Much later in the discussion the authors do make a comparison to the pilot study.
“When comparing the current results to the results obtained in the pilot study, the temperature pattern observed in the second phase of the pilot study seems to resemble the current pattern
observed in the not forewarned phase. Although speculative, a perceivable cause of this could be that in the pilot study the forewarning was not manipulated as strong as in the current study, leaving participants still in a relatively ignorant state about what was to come and whether the experimental context was one of deception detection. Being able to expect and prepare for what is to come arguably has some advantages, although it should be noted that not anticipating threats is comparable to an everyday life situation in which people assume they will not be lied to.” (p. 9).
The registered report has been cited only six times. Another study of liars cites the 2015 article with the claim that the new findings “converge and expand on those of van ’t Veer, Gallucci, Stel, and van Beest (2015), who found that participants experienced decreases
in finger skin temperature while observing lies relative to truths” (ten Brinke, Lee, & Carney, p.574).

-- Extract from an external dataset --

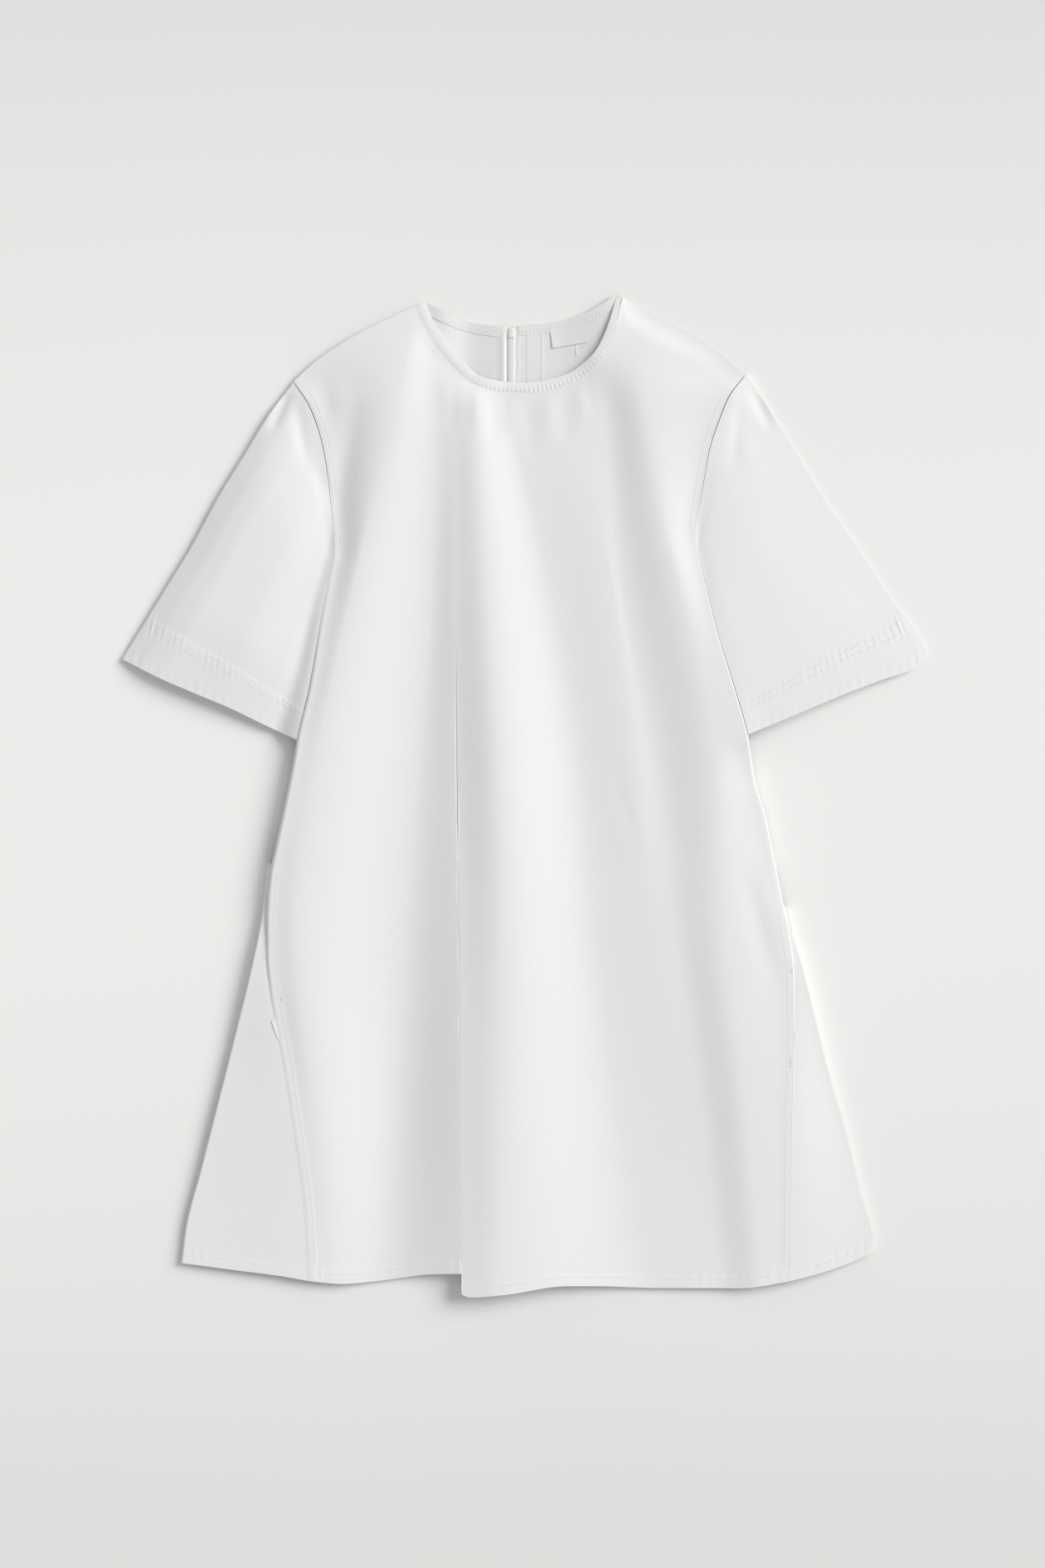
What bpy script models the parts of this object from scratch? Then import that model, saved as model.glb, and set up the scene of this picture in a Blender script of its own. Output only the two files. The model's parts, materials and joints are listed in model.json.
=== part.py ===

This statement is an inaccurate statement about the actual results (a lie?), which showed no main effect of lying in the so-called pilot study and the registered study. Apparently, social psychologists still favor compelling stories over truth.
In conclusion, there is a danger that social psychologists once again undermine methodological reforms that force them to put their fancy theories to hard empirical tests and to burry them when they fail. Social psychology could clearly benefit from a reality check that puts many zombie theories out of their misery.
That being said, van’t Veer et al.’s registered report did produce some useful insights.
“In our experiment we found liars to be liked and trusted less.” (p. 9).